По приезде в макбару я сразу же бросился в ту келью, где были навалены ящики, мешки и бочки. В середине зияла брешь: очевидно, уже немало было вынесено. Из расспросов узбеков я выяснил, что сюда приезжал один из трех мушкетеров, Феоктистов, и сам выбирал и отгружал вьюки. И все это за моей спиной, когда меня уговаривали подольше остаться в лагере. Они вывезли, конечно, самое ценное, такие вещи, как... Тут краска стыда залила мне щеки. Ведь я
Я опять расспросил узбеков и с грехом пополам выяснил, что они увезли. Это был главным образом медицинский спирт, что достался нам от военного госпиталя, и несколько ящиков с английскими винтовками «Ли-Энфильд», очевидно захваченными в качестве трофеев у врага во время гражданской войны. При осмотре кладовой я обнаружил несколько ящиков с медикаментами и взял небольшой запас их себе.
На следующее утро я решил, не теряя ни минуты, отправиться в город к Паше — к кому еще я мог ехать? Для того чтобы моя поездка в такой момент не возбуждала подозрений, я подъехал сначала к лагерю и объявил там, что рана моя нуждается в лечении.
В Фергане я рассказал Паше все, как было. И на этот раз он слушал, не проронив ни слова; когда же я спросил, что мне делать, он ответил:
— Пока ничего. Смотри и слушай.
— Но делать что?
— Да ты уже сделал, что нужно.
— А теперь дать им делать, что хотят? — вырвалось у меня.
— Ты не один, — тихо сказал Паша.
— Да, вот еще что, Паша, — начал я после некоторой паузы, когда мне удалось овладеть собой, — недалеко от нас есть басмаческий кишлак.
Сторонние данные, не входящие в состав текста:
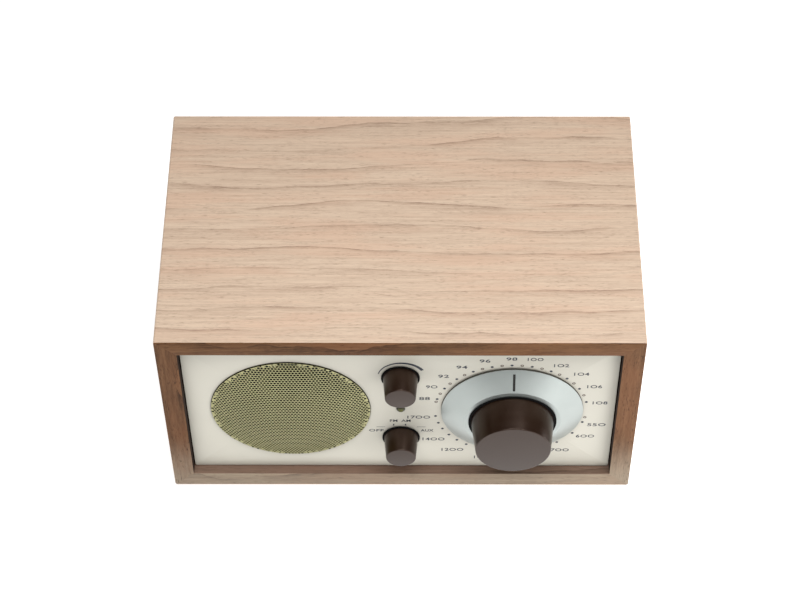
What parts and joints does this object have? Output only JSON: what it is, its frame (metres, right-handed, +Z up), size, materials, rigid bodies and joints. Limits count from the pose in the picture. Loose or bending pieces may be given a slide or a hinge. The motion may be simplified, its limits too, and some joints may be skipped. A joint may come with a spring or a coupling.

Я забрел туда, приняли как будто любезно, но было что-то двойственное, и я не мог ручаться, что к концу угощения не прирежут. Спрашивал Рустама — помнишь, ты спас его сестренку Лейлу, — он сказал, что советская власть сильно обидела кишлак, грабили, убивали: статочное ли это дело?
Паша сначала вспыхнул, как всегда, когда кто-либо набрасывал тень на любимое, потом наморщил лоб:
— Подожди, я как будто краем уха что-то слышал. Посиди, я сейчас узнаю.
— Где ты узнаешь? — удивился я.
— Да тут кое-кто, наверно, помнит, — уклончиво ответил он.
Через десять минут он вернулся совсем невеселый.
— В самом деле было такое дело. В местную большевистскую организацию, как пришли наши, пробрался один беляк и действительно мучил и насильничал и грабил. Его разоблачили, но было уже, конечно, поздно. Кишлак он восстановил против себя крепко, и многие поклялись мстить.
— А кто этот беляк? — после некоторого молчания спросил я.
— Да некий есаул Погребняков из дутовской казачьей части, а здесь выдавал себя за комиссара, потом ушел в банду.
— Это куда же?
— Он скрывается от нас и одновременно от кишлачников. Те его разорвут на тысячу кусков, если поймают.
— Не в тугаях ли он? — вырвалось у меня.
Паша с интересом посмотрел на меня:
— Что ж, и это может быть.
До этого момента что-то в нашем свидании было принужденным и неудовлетворительным. Но вот внезапно Паша ожил.
— Тут еще одна вещь, — сказал он, — есть работенка для тебя. — Он вынул из ящика стола небольшую пачку бумаг. — Вот письма, прибывшие сюда из Москвы до востребования, они чем-то обратили на себя внимание, и их вскрыли. Они на английском языке. Посмотри, что там получается. Никто не должен видеть их у тебя. Завтра вечером к тебе заедет узбек-верховой, остановится напоить лошадь и скажет: «Потерял лепешки по дороге, нет ли по милости аллаха у вас?» Ты заранее заделай письма и твой перевод в лепешку и отдай ему.